Bandit Algorithms: The Foundation

Before full RL, contextual bandits provide a simpler framework that's widely deployed:

Python

import numpy as np
from typing import List, Dict, Any
import torch
import torch.nn as nn

class ContextualBandit:
    """
    Contextual bandit for recommendations.

    Simpler than full RL:
    - No state transitions (each decision is independent)
    - Immediate rewards only
    - Still handles exploration vs exploitation
    """

    def __init__(
        self,
        num_items: int,
        context_dim: int,
        exploration_rate: float = 0.1,
    ):
        self.num_items = num_items
        self.context_dim = context_dim
        self.exploration_rate = exploration_rate

        # Thompson Sampling: Maintain posterior for each item
        # Using Bayesian linear regression
        self.A = [np.eye(context_dim) for _ in range(num_items)]  # Precision matrices
        self.b = [np.zeros(context_dim) for _ in range(num_items)]  # Mean accumulators

    def select_item(self, context: np.ndarray) -> int:
        """
        Select item using Thompson Sampling.

        Args:
            context: User/context features

        Returns:
            Selected item index
        """
        # Sample from posterior for each item
        sampled_rewards = []

        for i in range(self.num_items):
            # Posterior mean and covariance
            A_inv = np.linalg.inv(self.A[i])
            theta_mean = A_inv @ self.b[i]
            theta_cov = A_inv

            # Sample theta from posterior
            theta_sample = np.random.multivariate_normal(theta_mean, theta_cov)

            # Predicted reward
            reward = context @ theta_sample
            sampled_rewards.append(reward)

        return np.argmax(sampled_rewards)

    def update(self, context: np.ndarray, item: int, reward: float):
        """Update posterior after observing reward."""
        self.A[item] += np.outer(context, context)
        self.b[item] += reward * context

class LinUCB:
    """
    Linear Upper Confidence Bound (LinUCB).

    Classic bandit algorithm for recommendations.
    Used in Yahoo! News personalization (2010).
    """

    def __init__(
        self,
        num_items: int,
        context_dim: int,
        alpha: float = 1.0,  # Exploration parameter
    ):
        self.num_items = num_items
        self.context_dim = context_dim
        self.alpha = alpha

        # Initialize parameters
        self.A = [np.eye(context_dim) for _ in range(num_items)]
        self.b = [np.zeros(context_dim) for _ in range(num_items)]
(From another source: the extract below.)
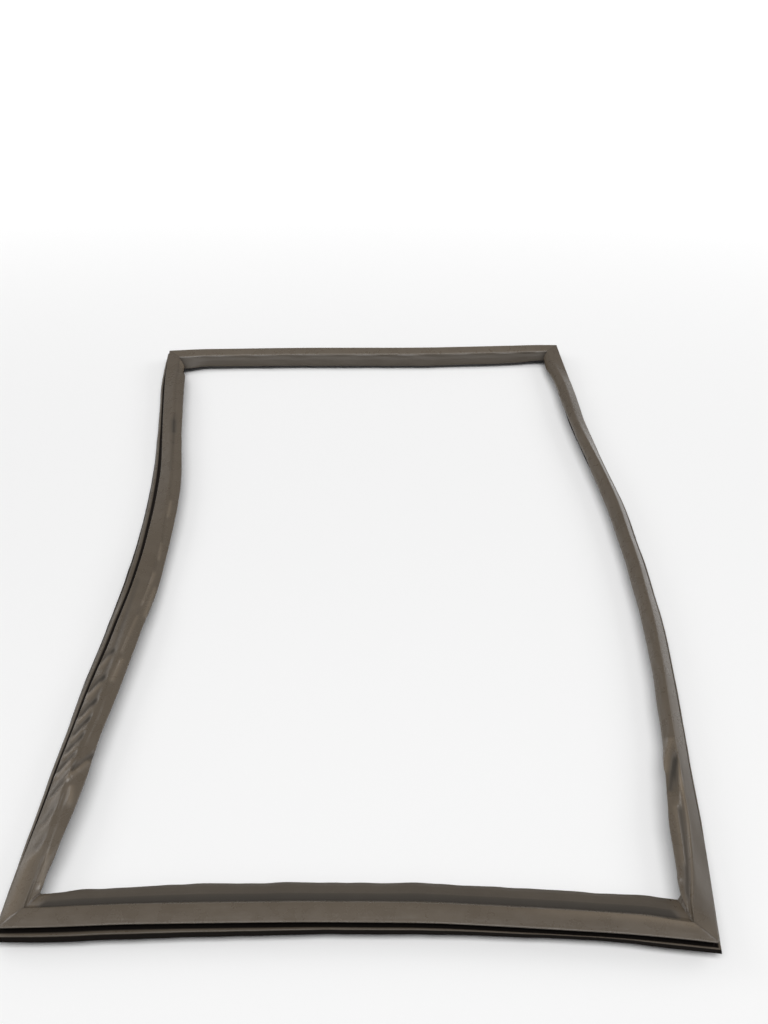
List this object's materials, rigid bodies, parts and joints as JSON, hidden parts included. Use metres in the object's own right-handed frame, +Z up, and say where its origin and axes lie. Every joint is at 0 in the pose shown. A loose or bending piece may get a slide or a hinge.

    def select_item(self, context: np.ndarray) -> int:
        """
        Select item with highest UCB.

        UCB = predicted_reward + alpha * uncertainty
        """
        ucb_scores = []

        for i in range(self.num_items):
            A_inv = np.linalg.inv(self.A[i])
            theta = A_inv @ self.b[i]

            # Predicted reward
            pred_reward = context @ theta

            # Uncertainty (confidence interval width)
            uncertainty = self.alpha * np.sqrt(context @ A_inv @ context)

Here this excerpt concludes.